__Data section__:
····················

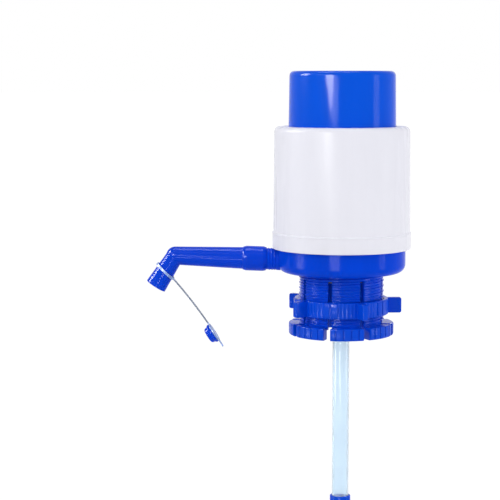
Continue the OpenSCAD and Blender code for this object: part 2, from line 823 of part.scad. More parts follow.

····················

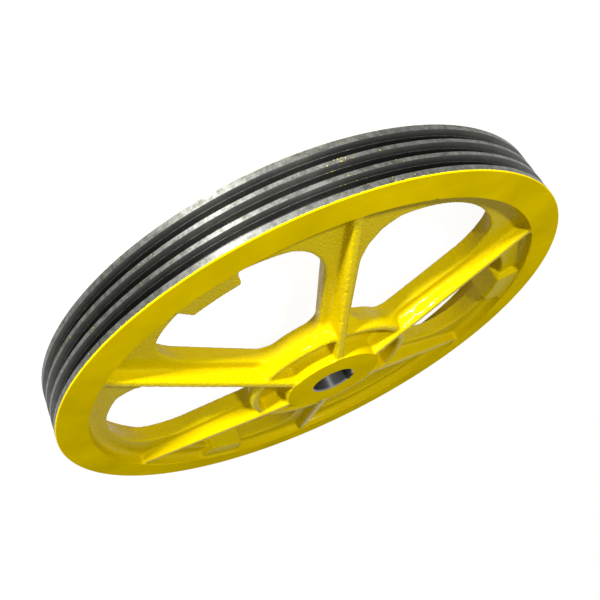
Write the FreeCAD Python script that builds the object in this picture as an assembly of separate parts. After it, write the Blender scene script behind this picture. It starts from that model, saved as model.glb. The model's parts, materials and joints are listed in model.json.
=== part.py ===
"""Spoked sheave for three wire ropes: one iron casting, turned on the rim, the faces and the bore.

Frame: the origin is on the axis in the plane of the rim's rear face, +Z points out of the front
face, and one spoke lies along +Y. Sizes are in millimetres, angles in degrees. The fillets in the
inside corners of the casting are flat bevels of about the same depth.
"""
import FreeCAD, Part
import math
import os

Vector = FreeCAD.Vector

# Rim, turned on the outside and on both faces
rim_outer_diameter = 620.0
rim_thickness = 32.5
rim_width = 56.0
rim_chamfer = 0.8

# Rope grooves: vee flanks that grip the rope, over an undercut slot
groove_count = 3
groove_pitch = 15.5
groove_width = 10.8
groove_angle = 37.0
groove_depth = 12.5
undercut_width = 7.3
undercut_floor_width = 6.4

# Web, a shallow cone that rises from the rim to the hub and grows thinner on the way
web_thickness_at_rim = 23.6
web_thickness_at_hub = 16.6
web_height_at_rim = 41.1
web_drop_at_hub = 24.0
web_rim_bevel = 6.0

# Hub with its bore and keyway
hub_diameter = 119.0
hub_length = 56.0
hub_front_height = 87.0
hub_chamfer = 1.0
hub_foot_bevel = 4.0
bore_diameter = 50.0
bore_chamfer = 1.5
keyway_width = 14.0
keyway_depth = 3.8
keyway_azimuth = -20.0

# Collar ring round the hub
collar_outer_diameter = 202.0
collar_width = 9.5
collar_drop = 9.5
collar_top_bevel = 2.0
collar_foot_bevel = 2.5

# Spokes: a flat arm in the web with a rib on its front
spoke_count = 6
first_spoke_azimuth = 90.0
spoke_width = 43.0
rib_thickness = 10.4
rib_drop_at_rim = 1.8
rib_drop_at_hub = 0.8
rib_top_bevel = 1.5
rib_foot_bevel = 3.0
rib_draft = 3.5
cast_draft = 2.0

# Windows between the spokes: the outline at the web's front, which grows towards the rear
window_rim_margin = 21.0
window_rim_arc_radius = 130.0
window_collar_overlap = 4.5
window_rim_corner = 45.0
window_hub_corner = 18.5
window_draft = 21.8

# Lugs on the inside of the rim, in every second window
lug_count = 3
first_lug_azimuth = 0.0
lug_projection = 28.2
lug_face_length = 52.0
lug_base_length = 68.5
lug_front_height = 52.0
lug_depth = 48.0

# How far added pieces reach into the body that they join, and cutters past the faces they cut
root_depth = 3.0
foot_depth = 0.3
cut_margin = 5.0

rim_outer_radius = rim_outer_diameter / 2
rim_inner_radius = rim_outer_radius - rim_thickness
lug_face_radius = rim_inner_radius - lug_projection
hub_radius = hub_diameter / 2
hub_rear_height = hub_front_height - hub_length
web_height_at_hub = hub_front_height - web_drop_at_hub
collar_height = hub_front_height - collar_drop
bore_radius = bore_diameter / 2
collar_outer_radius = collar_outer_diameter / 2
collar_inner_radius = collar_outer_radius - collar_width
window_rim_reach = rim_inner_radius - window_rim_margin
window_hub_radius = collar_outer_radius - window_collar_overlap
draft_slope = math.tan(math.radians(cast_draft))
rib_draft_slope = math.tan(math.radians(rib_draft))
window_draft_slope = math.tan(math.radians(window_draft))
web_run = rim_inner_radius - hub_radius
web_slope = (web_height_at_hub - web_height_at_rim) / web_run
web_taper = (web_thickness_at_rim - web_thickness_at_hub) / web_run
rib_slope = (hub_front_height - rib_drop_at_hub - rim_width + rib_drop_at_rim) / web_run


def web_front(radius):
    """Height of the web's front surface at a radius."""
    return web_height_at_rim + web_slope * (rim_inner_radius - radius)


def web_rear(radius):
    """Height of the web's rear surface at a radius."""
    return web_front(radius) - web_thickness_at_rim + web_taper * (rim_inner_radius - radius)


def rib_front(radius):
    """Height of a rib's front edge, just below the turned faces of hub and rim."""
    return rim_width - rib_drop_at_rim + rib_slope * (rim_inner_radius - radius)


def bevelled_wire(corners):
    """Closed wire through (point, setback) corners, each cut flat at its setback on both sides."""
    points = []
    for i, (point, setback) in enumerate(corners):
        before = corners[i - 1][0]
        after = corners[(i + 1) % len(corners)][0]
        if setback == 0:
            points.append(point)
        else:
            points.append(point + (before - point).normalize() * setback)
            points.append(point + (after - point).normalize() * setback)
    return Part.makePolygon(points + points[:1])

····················

__Stated problem__:
Exactly reproduce the lines that run from the line bearing "Write the FreeCAD" through the line bearing "rim_chamfer = 0.8", with both end lines included.

__Exercise result__:
Write the FreeCAD Python script that builds the object in this picture as an assembly of separate parts. After it, write the Blender scene script behind this picture. It starts from that model, saved as model.glb. The model's parts, materials and joints are listed in model.json.
=== part.py ===
"""Spoked sheave for three wire ropes: one iron casting, turned on the rim, the faces and the bore.

Frame: the origin is on the axis in the plane of the rim's rear face, +Z points out of the front
face, and one spoke lies along +Y. Sizes are in millimetres, angles in degrees. The fillets in the
inside corners of the casting are flat bevels of about the same depth.
"""
import FreeCAD, Part
import math
import os

Vector = FreeCAD.Vector

# Rim, turned on the outside and on both faces
rim_outer_diameter = 620.0
rim_thickness = 32.5
rim_width = 56.0
rim_chamfer = 0.8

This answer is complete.